Chromosome 19q13.33 harbors a cluster of 15 kallikrein genes tandemly arranged over ~300 kb. Three genes that belong to this family of serine proteases are located within the region sequenced in this study: KLK15, KLK3 and KLK2. The KLK3 gene encodes PSA, a protein that is produced almost solely by the prostate gland. Small amounts of PSA are detectable in the bloodstream of healthy men (Lilja 1985). An increase in serum PSA levels in men with prostate cancer forms the basis of the PSA test, a widely used screening tool for prostate cancer. The lack of specificity and sensitivity of the test has led to questions about its usefulness as a screening tool for prostate cancer and two large prospective randomized trials are currently underway to directly assess its benefits: The Prostate, Lung, Colorectal and Ovarian Cancer Screening trial (PLCO) (Andriole et al. 2009) and the European Randomized Study of Screening for Prostate Cancer (ERSPC) (Schroder et al. 2009).
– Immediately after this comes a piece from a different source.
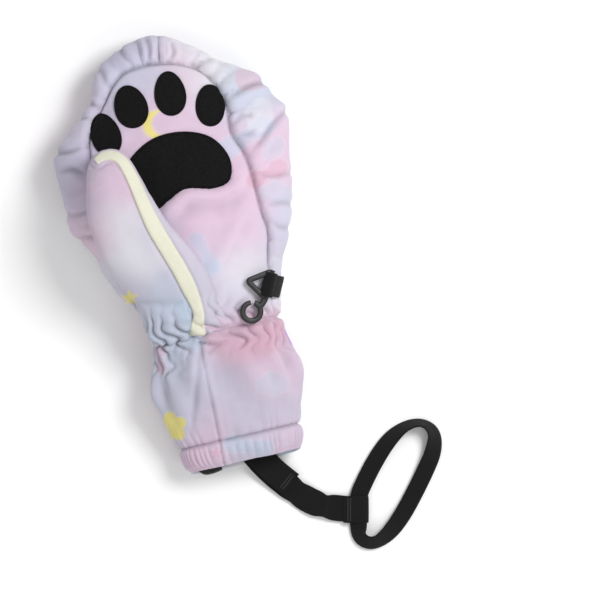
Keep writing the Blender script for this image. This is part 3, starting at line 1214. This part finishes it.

The KLK2 and KLK15 genes have also been implicated in prostate cancer etiology. The KLK2 gene is expressed in the prostate gland and has been proposed as a potential marker for prostate cancer. Like PSA, human kallikrein 2 (hK2) levels in the bloodstream are strongly associated with prostate cancer but do not increase the value of total PSA measurements for predicting risk of disease (Lilja et al. 2007). Interestingly, KLK3 and KLK2 share ~80% nucleotide sequence identity across exons, introns and non-coding regions of the two genes, suggesting a recent duplication event (Gan et al. 2000). PSA and hK2 also share ~80% amino acid identity (Gan et al. 2000). KLK15 is the next gene centromeric to KLK3 and shares considerable similarities to other kallikrein genes. It encodes yet another member of the kallikrein family, hK15. Expression of the KLK15 gene appears to be upregulated in a large percentage of prostate cancers and is possibly associated with a higher stage disease (Stephan et al. 2003; Yousef et al. 2001).

Previous association studies with candidate or tag SNPs have reported a number of SNPs in or near the KLK3 gene that appear to be associated with prostate cancer, PSA levels or both (Cramer et al. 2003; 2008; Pal et al. 2007). Results from GWAS and their follow-up studies are conflicting, and it appears that the association to prostate cancer may depend on how control individuals were selected. The SNP most significantly associated with prostate cancer risk (Eeles et al. 2008b) and PSA levels (Ahn et al. 2008), rs2735839, lies in a region of relatively low LD. We discovered two markers in high LD (r 2 ≥ 0.8) with rs2735839; thus, these variants are the most likely to be advanced in laboratory analyses designed to investigate the biological basis of the association signal(s).

Prostate cancer is the second leading cause of cancer deaths in the United States (Jemal et al. 2008). It shows both indolent and aggressive forms and it is difficult to distinguish patients that require aggressive therapy and management from those that should be left to watchful waiting. Although the benefits of PSA screening in detecting earlier stage cancers may be important, this leads to a significant intervention and unnecessary treatment. Evidence for or against the efficacy of PSA screening in reducing morbidity and mortality due to prostate cancer is eagerly awaited. Our effort to comprehensively describe common genetic variation in the KLK3 locus on chromosome 19q13.33 should enable a rational approach towards the follow-up analyses of the role genetic variation plays on PSA levels and prostate cancer risk.